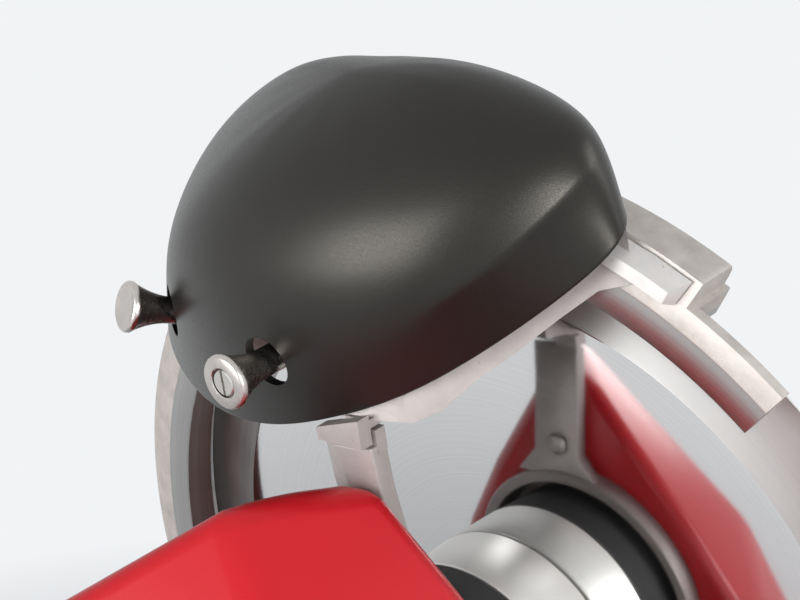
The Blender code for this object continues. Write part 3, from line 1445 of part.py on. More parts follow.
def grip():
    """A sleeve on the rod, the arm over the guard and the toothed plate that holds the food."""
    (_, near), (far, _) = grip_rod_ends()
    frame = at(HEAD, GRIP_ROD_X, GRIP_ROD_Y)
    start, end = (0, 0, TRAY_FAR), (0, 0, TRAY_NEAR - 0.001)
    cylinder("grip_rod", GRIP_ROD_RADIUS, start, end, frame, BRUSHED_STEEL, 24)
    bush_high = near - FIT
    bush_low = bush_high - GRIP_BUSH_LENGTH
    bore = GRIP_ROD_RADIUS + FIT
    bush = (
        (GRIP_BUSH_RADIUS + 0.002, bush_high),
        (GRIP_BUSH_RADIUS + 0.002, bush_high - 0.002),
        (GRIP_BUSH_RADIUS, bush_high - 0.002),
        (GRIP_BUSH_RADIUS, bush_low),
        (bore, bush_low),
        (bore, bush_high),
    )
    turned("grip_bush", bush, frame, BLACK_MATT, 28)
    sleeve_high = bush_high - 0.002 - FIT
    arm = ring(
        "grip_arm",
        GRIP_SLEEVE_RADIUS,
        GRIP_BUSH_RADIUS + FIT,
        bush_low + FIT,
        sleeve_high,
        frame,
        CAST_ALUMINIUM,
        32,
    )
    plate_back = GRIP_PLATE_FACE - GRIP_PLATE_THICKNESS
    plate_x = (TRAY_FROM + TRAY_TO) / 2 + 0.020 - GRIP_ROD_X
    plate_low = TRAY_Y + FIT - GRIP_ROD_Y
    plate_high = plate_low + GRIP_PLATE_HEIGHT
    high = plate_back - FIT
    start = -GRIP_BUSH_RADIUS - 0.0015
    outline = (
        (start, 0.007),
        (plate_x - 0.004, 0.007),
        (plate_x - 0.011, 0.000),
        (plate_x - 0.011, plate_low + 0.018),
        (plate_x + 0.011, plate_low + 0.018),
        (plate_x + 0.011, -0.014),
        (plate_x + 0.018, -0.007),
        (start, -0.007),
    )
    join(arm, flat("grip_beam", [outline[::-1]], high - GRIP_ARM_DEPTH, high, frame))
    plate = box(
        "grip_plate",
        (plate_x - GRIP_PLATE_WIDTH / 2, plate_low, plate_back),
        (plate_x + GRIP_PLATE_WIDTH / 2, plate_high, GRIP_PLATE_FACE),
        frame,
        BRUSHED_STEEL,
    )
    columns, rows = 4, 3
    for column in range(columns):
        for row in range(rows):
            x = plate_x + GRIP_PLATE_WIDTH * ((column + 0.5) / columns - 0.5)
            y = plate_low + GRIP_PLATE_HEIGHT * (row + 0.5) / rows
            start = (x, y, GRIP_PLATE_FACE - 0.001)
            end = (x, y, GRIP_PLATE_FACE + TOOTH_LENGTH)
            tooth = f"tooth_{column}_{row}"
            join(plate, cylinder(tooth, TOOTH_RADIUS, start, end, frame, sides=8, end_radius=0.0004))
    upwards = Matrix(((1, 0, 0, 0), (0, 0, 1, 0), (0, -1, 0, 0), (0, 0, 0, 1)))
    seat = at(frame, plate_x, 0.007 + FIT, high - GRIP_ARM_DEPTH / 2) @ upwards
    radius = GRIP_KNOB_RADIUS
    knob = (
        (0, radius * 2.3),
        (radius * 0.55, radius * 2.15),
        (radius * 0.95, radius * 1.7),
        (radius, radius * 1.2),
        (radius * 0.75, radius * 0.6),
        (radius * 0.38, radius * 0.3),
        (radius * 0.42, 0),
        (0, 0),
    )
    turned("grip_knob", knob, seat, BLACK_MATT, 22)


def carriage():
    carriage_rods()
    carriage_arm(carriage_slider())
    product_tray()
    hand_guard()
    grip()


# Slice deflector, switches and cable gland


def slice_deflector():
    """A bent sheet that peels slices off the blade, with a flange on the housing's face."""
    face = HOUSING_FACE - FIT
    line = (
        (0.058, 0.0045),
        (0.049, 0.0085),
        (0.042, 0.0160),
        (0.038, 0.0280),
        (0.0370, face),
        (0.016, face),
    )
    made = bmesh.new()
    rows = [[made.verts.new((x, y, z)) for x, z in line] for y in (DEFLECTOR_LOW, DEFLECTOR_HIGH)]
    for i in range(len(line) - 1):
        made.faces.new((rows[1][i], rows[1][i + 1], rows[0][i + 1], rows[0][i]))
    piece = from_bmesh("slice_deflector", made, HEAD, BRUSHED_STEEL)
    thicken(piece, DEFLECTOR_WALL)


def controls():
    plate_from, plate_to = BASE_FRONT - FIT - SWITCH_PLATE_THICKNESS, BASE_FRONT - FIT
    middle, half = (START_X + STOP_X) / 2, (STOP_X - START_X) / 2 + 0.018
    low = (middle - half, plate_from, BUTTON_Z - 0.018)
    high = (middle + half, plate_to, BUTTON_Z + 0.018)
    plate = box("switch_plate", low, high, PLAN, BLACK_MATT)
    soften(plate, 0.001, 1)
    for name, x, finish in (("start", START_X, GREEN_PLASTIC), ("stop", STOP_X, RED_PLASTIC)):
        frame = at(PLAN, x, 0, BUTTON_Z)
        start, end = (0, plate_from - 0.01, 0), (0, plate_to + 0.01, 0)
        cut(plate, cylinder(f"{name}_opening", BUTTON_RADIUS + FIT, start, end, frame, sides=28))
        front = plate_from - BUTTON_TRAVEL - 0.001
        piece = cylinder(
            f"{name}_button", BUTTON_RADIUS, (0, front, 0), (0, front + BUTTON_LENGTH, 0), frame, finish, 28
        )
        soften(piece, 0.0008, 1)
    away = Matrix(((1, 0, 0, 0), (0, 0, 1, 0), (0, -1, 0, 0), (0, 0, 0, 1)))
    frame = at(PLAN, GLAND_X, BASE_REAR, BUTTON_Z) @ away
    bore = GLAND_RADIUS * 0.5
    gland = (
        (GLAND_RADIUS * 0.8, 0.020),
        (GLAND_RADIUS * 1.1, 0.016),
        (GLAND_RADIUS * 1.5, 0.006),
        (GLAND_RADIUS * 1.5, FIT),
        (GLAND_RADIUS, FIT),
        (GLAND_RADIUS, -0.012),
        (bore, -0.012),
        (bore, 0.020),
    )
    turned("cable_gland", gland, frame, BLACK_RUBBER, 18)


clear_scene()
parts = new_collection("meat_slicer")
guides = new_collection("cutters")
base()
blade_group()
head_frame()
sharpener()
gauge()
carriage()
slice_deflector()
controls()
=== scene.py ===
"""The looks of the meat slicer: finer shapes, materials, details, floor, light and camera."""

import json
import math

import bmesh
import bpy
from mathutils import Matrix, Vector

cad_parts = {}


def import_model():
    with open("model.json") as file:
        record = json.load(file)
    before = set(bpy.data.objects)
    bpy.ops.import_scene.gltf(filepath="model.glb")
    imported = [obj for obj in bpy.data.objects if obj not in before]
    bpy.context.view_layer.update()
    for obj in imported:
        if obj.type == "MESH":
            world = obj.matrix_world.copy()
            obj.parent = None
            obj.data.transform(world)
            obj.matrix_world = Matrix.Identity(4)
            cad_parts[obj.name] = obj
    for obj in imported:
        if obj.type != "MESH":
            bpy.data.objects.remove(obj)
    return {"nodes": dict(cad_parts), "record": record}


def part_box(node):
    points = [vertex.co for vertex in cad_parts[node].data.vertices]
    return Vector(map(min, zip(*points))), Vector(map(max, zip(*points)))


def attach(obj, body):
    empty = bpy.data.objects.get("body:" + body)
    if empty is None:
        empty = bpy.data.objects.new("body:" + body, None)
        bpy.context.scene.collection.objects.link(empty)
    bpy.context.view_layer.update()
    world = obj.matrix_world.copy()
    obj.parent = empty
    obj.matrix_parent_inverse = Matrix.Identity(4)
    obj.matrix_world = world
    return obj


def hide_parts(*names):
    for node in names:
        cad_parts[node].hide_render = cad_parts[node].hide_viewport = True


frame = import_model()
nodes = frame["nodes"]
body_of = {node: body for body, group in frame["record"]["behaviour"]["bodies"].items() for node in group}
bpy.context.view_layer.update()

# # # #

[PROBLEM DETAILS]
Within the listing above, find every line containing the string "copy" and return it.

[SOLUTION]
            world = obj.matrix_world.copy()
    world = obj.matrix_world.copy()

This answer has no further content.